The current environment also matters. As explained in how market conditions change the quality of a setup, the same approach can behave differently when volatility, liquidity, structure, and participation change.

Mixing Horizons Creates Broken Decisions

Many trading mistakes begin when a trader enters with one horizon and manages the position using another.

A trader may enter what was supposed to be a scalp. Price moves against them, and instead of accepting the planned loss, they say, “I will hold it as a day trade.”

If price continues against them, the explanation changes again:

“It is now a swing trade.”

The horizon did not change because the market created a new opportunity. It changed because the trader did not want to exit.

The reverse mistake also occurs.

A trader enters a planned swing trade based on daily structure but watches every one-minute candle. Normal short-term movement feels threatening, so the position is closed before the swing thesis has had a reasonable chance to develop.

Other mismatches include:

  • Using a scalp-sized target with a swing-sized stop
  • Entering from a one-minute signal while claiming a long-term thesis
  • Holding overnight without evaluating overnight risk
  • Taking rapid trades with a strategy designed for slower confirmation
  • Expecting a position trade to produce immediate feedback
  • Using a day-trade loss limit to justify holding beyond the session

The horizon problem between mean reversion and momentum is another example. A market can show short-term reversion inside a larger trend, or short-term momentum inside a broader range.

The horizon determines which movement the trader is trying to trade.

Choose the Horizon Before You Enter

No trading horizon is automatically superior.

The cleaner choice is the one that fits the trader’s available time, risk tolerance, decision process, market knowledge, and ability to follow the required plan.

Before selecting a horizon, ask:

How much time can I realistically monitor the market?

Scalping and day trading may require concentrated attention during active periods. Swing and position trading require less minute-by-minute monitoring but more planning around overnight and event risk.

How often can I make good decisions?

Some traders perform poorly when required to make repeated rapid decisions. Others struggle to hold a position through several sessions without interfering with it.

What type of movement do I understand?

A trader should know whether the plan is designed to capture a brief reaction, an intraday move, a multi-session swing, or a larger structural trend.

What risk am I prepared to carry?

Shorter trades emphasize execution and frequency. Longer trades introduce more overnight, event, and gap exposure.

Which chart controls the trade?

Smaller charts may help with entry timing, but the primary structure should match the intended horizon.

When should the idea be finished?

A scalp should not quietly become an overnight position. A day trade should not continue indefinitely because the target was missed. A swing or position trade should not be abandoned because of movement that is insignificant to its controlling timeframe.

The better question is:

Which trading horizon allows me to define the entry, invalidation, target, holding period, and management rules before I take risk?
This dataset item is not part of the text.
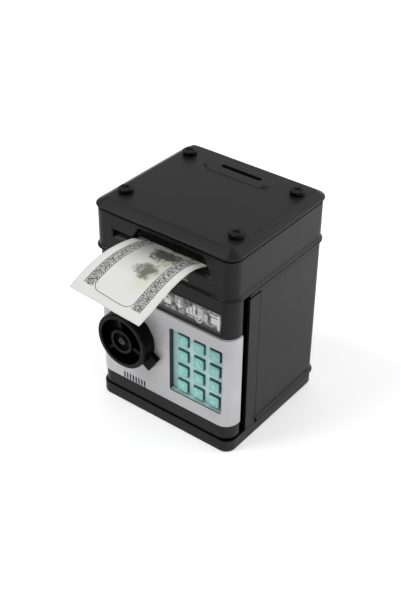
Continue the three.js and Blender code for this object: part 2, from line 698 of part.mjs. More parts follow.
// The floor of the keypad's window, with a hole for each key.
function keypadBezel() {
  const front = -HALF_D + PAD.floor;
  const holes = [];
  for (let row = 0; row < 4; row++) {
    for (let column = 0; column < 3; column++) {
      const { x, z } = keyCentre(column, row);
      const halfX = KEY.width / 2 + GAP;
      const halfZ = KEY.height / 2 + GAP;
      holes.push(block([x - halfX, x + halfX], [-70, -50], [z - halfZ, z + halfZ]));
    }
  }
  return cut(window(2.3, [front, front + 1.6]), ...holes);
}

// A key: a crowned cap on a stem, with a flange behind the keypad's floor that stops it coming out.
function key({ x, z }) {
  const floorFront = -HALF_D + PAD.floor;
  const face = floorFront - KEY.face;
  const flange = floorFront + 1.6 + GAP;
  const outline = (inX, inZ, radius, y) =>
    roundedRect(KEY.width / 2 - inX, KEY.height / 2 - inZ, radius)
      .getPoints(2)
      .map((p) => [x + p.x, y, z + p.y]);
  const cap = loft([
    outline(0, 0, 1.4, flange + 0.5),
    outline(0, 0, 1.4, face + 0.7),
    outline(0.6, 0.6, 1.2, face),
  ]);
  const halfX = KEY.width / 2 + 0.9;
  const halfZ = KEY.height / 2 + 0.9;
  return join(cap, block([x - halfX, x + halfX], [flange, flange + 1], [z - halfZ, z + halfZ]));
}

const keypadBoard = () => block([7, 61], [-52.8, -51.4], [34, 101.6]);

function speaker() {
  const magnet = rod("y", 7, [-55.4, -52], GRILLE.x, 29, 20);
  return join(rod("y", 12.5, [-58.6, -55.2], GRILLE.x, 29, 28), magnet);
}

const lockSolenoid = () =>
  join(
    block([-14, 3], [-58.4, -51.2], [88, 99]),
    rod("x", 1.6, [-19, -13.5], -54.8, 93.5, 14),
  );

function doorBackCover() {
  const plate = block([-64.6, 64.6], [-50.4, DOOR.back - 0.2], [DOOR.bottom + 2.8, DOOR.top - 2.8]);
  const hingeClear = block([51, 66], [-56, -46], [0, 26.5]);
  const hingeClearTop = block([51, 66], [-56, -46], [130.5, 150]);
  const guide = ([x0, x1]) =>
    cut(
      block([x0, x1], [DOOR.back - 0.5, BOLT.back + 1.8], [BOLT.bottom - 2.2, BOLT.top + 2.2]),
      block(
        [x0 - 1, x1 + 1],
        [BOLT.front - GAP, BOLT.back + GAP],
        [BOLT.bottom - GAP, BOLT.top + GAP],
      ),
    );
  return cut(
    join(plate, guide([-55, -51]), guide([-22.8, -19.6])),
    hingeClear,
    hingeClearTop,
    rod("y", KNOB.shaft + GAP, [-55, -45], KNOB.x, KNOB.z),
  );
}

const hingePin = (heights) => rod("z", HINGE.pin, heights, HINGE.x, HINGE.y, 16);

// ---- Knob and latch -----------------------------------------------------------------------------
function dialKnob() {
  const back = -HALF_D - GAP;
  const front = -HALF_D - KNOB.rise;
  const flangeFront = back - 2.2;
  const { x, z, radius, rim, hub } = KNOB;
  const flange = rod("y", radius + 0.3, [flangeFront, back], x, z, 40);
  const ringWall = cut(
    join(
      rod("y", radius, [front + 0.8, back - 0.5], x, z, 40),
      rod("y", radius - 0.8, [front, front + 1.2], x, z, 40),
    ),
    rod("y", radius - rim, [front - 1, flangeFront], x, z, 40),
  );
  const cup = cut(
    rod("y", hub, [front + 0.6, back - 0.5], x, z, 28),
    rod("y", hub - 2.6, [front - 1, front + 4.4], x, z, 24),
  );
  const boss = rod("y", 4, [front + 3.2, front + 6.2], x, z, 18);
  const turnTo = (piece, degrees) =>
    piece.translate(-x, 0, -z).rotate(0, -degrees, 0).translate(x, 0, z);
  const spokes = SPOKE_ANGLES.map((angle) =>
    turnTo(
      block([x + hub - 1.5, x + radius - rim + 1], [front + 3.2, flangeFront + 1], [z - 1.6, z + 1.6]),
      angle,
    ),
  );
  const half = POINTER.width / 2;
  const pointer = turnTo(
    block([x + 15, x + POINTER.reach], [back - POINTER.thick, back], [z - half, z + half]),
    POINTER.angle,
  );
  const inside = rod("y", radius - rim, [front - 1, flangeFront], x, z, 40);
  const shaft = rod("y", KNOB.shaft, [back - 1, DOOR.back + 0.3], x, z);
  const screwHole = rod("y", 1.6, [front - 1, front + 9], x, z, 12);
  return cut(join(flange, ringWall, cut(pointer, inside), cup, boss, ...spokes, shaft), screwHole);
}

function knobScrew() {
  const seat = -HALF_D - KNOB.rise + 3.2 - GAP;
  const head = rod("y", 3, [seat - 1.6, seat], KNOB.x, KNOB.z, 18);
  const shank = rod("y", 1.2, [seat - 0.5, seat + 5], KNOB.x, KNOB.z, 12);
  const arm = 1.9;
  const thin = 0.5;
  const front = [seat - 3, seat - 0.7];
  return cut(
    join(head, shank),
    block([KNOB.x - arm, KNOB.x + arm], front, [KNOB.z - thin, KNOB.z + thin]),
    block([KNOB.x - thin, KNOB.x + thin], front, [KNOB.z - arm, KNOB.z + arm]),
  );
}

function latchCrank() {
  const front = DOOR.back + 0.6;
  const angle = THREE.MathUtils.degToRad(CRANK.start);
  const pinX = KNOB.x + CRANK.radius * Math.cos(angle);
  const pinZ = KNOB.z + CRANK.radius * Math.sin(angle);
  return join(
    rod("y", CRANK.disc, [front, BOLT.front - GAP], KNOB.x, KNOB.z, 28),
    rod("y", CRANK.pin, [BOLT.front - 0.6, BOLT.back + 0.8], pinX, pinZ, 14),
  );
}

function latchBolt() {
  const angle = THREE.MathUtils.degToRad(CRANK.start);
  const pinX = KNOB.x + CRANK.radius * Math.cos(angle);
  const half = CRANK.pin + 0.45;
  return cut(
    block([BOLT.tip, BOLT.tail], [BOLT.front, BOLT.back], [BOLT.bottom, BOLT.top]),
    block([pinX - half, pinX + half], [-60, -30], [BOLT.bottom - 1, KNOB.z + CRANK.radius + 1.8]),
  );
}

// ---- The assembly -------------------------------------------------------------------------------
add("base_tray", baseTray(), black);
add("battery_cover", batteryCover(), black);
add("battery_screw", batteryScrew(), steel);
for (const i of [0, 1, 2]) add(`battery_cell_${i + 1}`, batteryCell(i), cellWrap);
add("body_shell", bodyShell(), black);
add("head_shell", headShell(), black);
add("top_cover", topCover(), black);
add("coin_chute", coinChute(), black);
add("divider_floor", dividerFloor(), black);
add("slot_throat", slotThroat(), deepBlack);
const corners = [
  [-1, -1],
  [1, -1],
  [-1, 1],
  [1, 1],
];
corners.forEach(([sx, sy], i) => {
  add(`cover_screw_${i + 1}`, coverScrew(sx * SCREW.x, sy * SCREW.y), deepBlack);
  add(`foot_${i + 1}`, rod("z", FOOT.radius, [-DATUM, FOOT.high], sx * FOOT.x, sy * FOOT.y, 24), rubber);
});
add("feed_chassis", feedChassis(), zinc);
add("feed_motor", feedMotor(), zinc);
add("bill_sensor", billSensor(), deepBlack);
add("main_board", mainBoard(), board);
add("drive_shaft", driveShaft(), steel);
add("drive_roller_left", roller(ROLLER.left, DRIVE), rubber);
add("drive_roller_right", roller(ROLLER.right, DRIVE), rubber);
add("drive_gear", driveGear(), nylon);
add("idler_shaft", idlerShaft(), steel);
add("idler_roller_left", roller(ROLLER.left, IDLER), rubber);
add("idler_roller_right", roller(ROLLER.right, IDLER), rubber);
add("counter_gear", counterGear(), nylon);
add("motor_pinion", motorPinion(), nylon);
add("bank_note", bankNote(), paper);
add("hinge_pin_bottom", hingePin([5.4, 20.4]), steel);
add("hinge_pin_top", hingePin([136.6, 151.6]), steel);
add("door_shell", doorShell(), black);
add("silver_panel", silverPanel(), silver);
add("label_strip", labelStrip(), labelPrint);
add("keypad_bezel", keypadBezel(), paleTeal);
add("keypad_board", keypadBoard(), board);
add("speaker", speaker(), zinc);
add("lock_solenoid", lockSolenoid(), zinc);
add("door_back_cover", doorBackCover(), black);
const keyNames = ["1", "2", "3", "4", "5", "6", "7", "8", "9", "star", "0", "hash"];
keyNames.forEach((name, i) => add(`key_${name}`, key(keyCentre(i % 3, Math.floor(i / 3))), teal));
add("dial_knob", dialKnob(), deepBlack);
add("knob_screw", knobScrew(), steel);
add("latch_crank", latchCrank(), nylon);
add("latch_bolt", latchBolt(), steel);

export default group;
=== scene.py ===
"""The looks of a toy cash machine that works as a savings bank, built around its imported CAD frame.

Metres, +Z up, the door faces -Y. Every size and place comes from the frame's own nodes.
"""

import json
import math

import bmesh
import bpy
from mathutils import Matrix, Vector


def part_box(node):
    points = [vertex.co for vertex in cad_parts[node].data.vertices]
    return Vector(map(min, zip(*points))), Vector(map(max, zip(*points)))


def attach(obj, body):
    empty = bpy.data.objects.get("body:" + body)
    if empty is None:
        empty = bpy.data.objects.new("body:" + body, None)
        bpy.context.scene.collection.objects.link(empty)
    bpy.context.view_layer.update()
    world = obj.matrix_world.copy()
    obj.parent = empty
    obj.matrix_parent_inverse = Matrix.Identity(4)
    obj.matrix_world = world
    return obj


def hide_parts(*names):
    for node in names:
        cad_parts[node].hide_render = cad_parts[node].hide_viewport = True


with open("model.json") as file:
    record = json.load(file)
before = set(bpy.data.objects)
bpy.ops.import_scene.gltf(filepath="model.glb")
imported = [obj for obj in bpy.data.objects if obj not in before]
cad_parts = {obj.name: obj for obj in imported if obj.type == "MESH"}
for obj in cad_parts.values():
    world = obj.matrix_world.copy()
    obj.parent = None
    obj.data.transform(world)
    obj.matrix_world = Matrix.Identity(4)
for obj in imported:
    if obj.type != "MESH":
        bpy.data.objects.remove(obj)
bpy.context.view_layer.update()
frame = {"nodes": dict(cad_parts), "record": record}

MM = 0.001

# ---- Camera and studio ---------------------------------------------------------------------------
CAMERA_AZIMUTH = 36.713
CAMERA_ELEVATION = 34.579
CAMERA_ROLL = 0.999
CAMERA_DISTANCE = 0.9187
CAMERA_TARGET = Vector((0, 0, 0.10068))
CAMERA_LENS = 66.57
CAMERA_SHIFT = (-0.01569, -0.01902)
DOME = {"front": 0.32, "right": 0.44, "back": 0.62}  # the studio dome's strength by direction
SUN = {"energy": 1.55, "spread": 30, "azimuth": -45, "elevation": 48}
BACK_PANEL = {"energy": 9.0, "size": 0.9, "place": Vector((0.95, 1.1, 0.82))}
FLOOR_HALF = 6.0
FLOOR_GLOW = 0.34
FLOOR_TONE = (0.9, 0.9, 0.9, 1)
WHITE = (1, 1, 1, 1)

# ---- Edge rounding of the carried-over CAD pieces: width in mm and segments -----------------------
EDGE = {
    "base_tray": (0.45, 3),
    "body_shell": (0.3, 2),
    "head_shell": (0.35, 3),
    "top_cover": (0.3, 3),
    "slot_throat": (0.25, 2),
    "door_shell": (0.35, 3),
    "silver_panel": (0.05, 1),
    "keypad_bezel": (0.1, 2),
    "dial_knob": (0.4, 3),
    "cover_screw": (0.3, 2),
    "knob_screw": (0.15, 2),
}
EDGE_DEFAULT = (0.2, 2)
KEEP_FACETS = ("silver_panel",)  # curved plates whose faces aren't merged before the rounding
KEEP_WHOLE = ("top_cover",)  # wide flat pieces whose merged faces stay whole
EDGE_ANGLE = math.radians(32)
FLAT_ANGLE = math.radians(0.6)  # faces nearer in angle than this are merged
WELD_GAP = 0.004 * MM
SHADE_BY_AREA = 60  # how strongly large faces set the shading of the rounded edges


# ==== Material building ===========================================================================
JOINT_EDGE = 0.12 * MM  # how softly the painted shade in a joint fades out


class Shader:
    """A node material under construction: each call adds nodes and gives back the last one's output."""

    def __init__(self, name, **principled):
        self.material = bpy.data.materials.new(name)
        self.material.use_nodes = True
        self.tree = self.material.node_tree
        self.bsdf = self.tree.nodes["Principled BSDF"]
        for socket, value in principled.items():
            self.bsdf.inputs[socket.replace("_", " ")].default_value = value
        self.place = self.tree.nodes.new("ShaderNodeTexCoord").outputs["Object"]

    def node(self, kind, inputs=None, **settings):
        made = self.tree.nodes.new(kind)
        for key, value in settings.items():
            setattr(made, key, value)
        for socket, value in (inputs or {}).items():
            if isinstance(value, bpy.types.NodeSocket):
                self.tree.links.new(value, made.inputs[socket])
            else:
                made.inputs[socket].default_value = value
        return made

    def math(self, operation, first, second=0.0, clamp=False):
        inputs = {0: first, 1: second}
        return self.node("ShaderNodeMath", inputs, operation=operation, use_clamp=clamp).outputs[0]

    def product(self, *values):
        result, *others = values
        for value in others:
            result = self.math("MULTIPLY", result, value)
        return result

    def length(self, first, second):
        """The length of the line whose two components are given."""
        squares = self.product(first, first), self.product(second, second)
        return self.math("SQRT", self.math("ADD", *squares))

    def noise(self, scale, detail=2.0, roughness=0.5, vector=None):
        inputs = {"Vector": vector or self.place, "Scale": scale, "Detail": detail, "Roughness": roughness}
        return self.node("ShaderNodeTexNoise", inputs).outputs["Fac"]

    def spread(self, value, low, high, to_low=0.0, to_high=1.0, smooth=False):
        inputs = {"Value": value, "From Min": low, "From Max": high, "To Min": to_low, "To Max": to_high}
        kind = "SMOOTHSTEP" if smooth else "LINEAR"
        return self.node("ShaderNodeMapRange", inputs, interpolation_type=kind).outputs["Result"]

    def blend(self, share, first, second):
        mixer = self.node("ShaderNodeMix", data_type="RGBA")
        for socket, value in ((0, share), (6, first), (7, second)):
            if isinstance(value, bpy.types.NodeSocket):
                self.tree.links.new(value, mixer.inputs[socket])
            elif socket:
                mixer.inputs[socket].default_value = (*value, 1)
            else:
                mixer.inputs[socket].default_value = value
        return mixer.outputs[2]

    def axes(self, vector=None):
        """The X, Y and Z of a vector, which is the place on the piece unless another is given."""
        return self.node("ShaderNodeSeparateXYZ", {"Vector": vector or self.place}).outputs

    def facing(self, axis):
        """How far the surface faces along an axis in the piece's own space."""
        return self.axes(self.tree.nodes.new("ShaderNodeTexCoord").outputs["Normal"])[axis]

    def facing_front(self, low=0.4, high=0.8):
        """1 where the surface faces -Y, 0 where it turns away, between two cosines."""
        return self.spread(self.math("MULTIPLY", self.facing("Y"), -1.0), low, high, smooth=True)

    def facing_up(self, low=0.4, high=0.8):
        return self.spread(self.facing("Z"), low, high, smooth=True)

    def to(self, socket, value):
        self.tree.links.new(value, self.bsdf.inputs[socket])

    def bump(self, height, distance, strength=1.0, before=None):
        inputs = {"Height": height, "Distance": distance, "Strength": strength}
        if before is not None:
            inputs["Normal"] = before
        return self.node("ShaderNodeBump", inputs).outputs["Normal"]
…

That is the horizon worth developing.

Traders who are still building the complete foundation can start with the beginner trading path before choosing a more specialized approach.

Final Thought

Scalping, day trading, swing trading, and position trading are different ways of participating in market movement.

Scalping focuses on small, short-term movement and frequent decisions. Day trading operates within the session. Swing trading holds through multiple sessions to capture a broader move. Position trading focuses on large structural movement over weeks or months.

The difference is not only time.

Each horizon changes the chart context, expected movement, decision frequency, stop structure, target, and type of risk being accepted.

Choose the horizon before entering.

Then use the rules, expectations, and risk plan that belong to that horizon.

The trader’s job is not to change the timeframe until a losing trade appears reasonable. It is to define the decision clearly before capital is committed.

Educational content only. Trading involves substantial risk and is not suitable for everyone.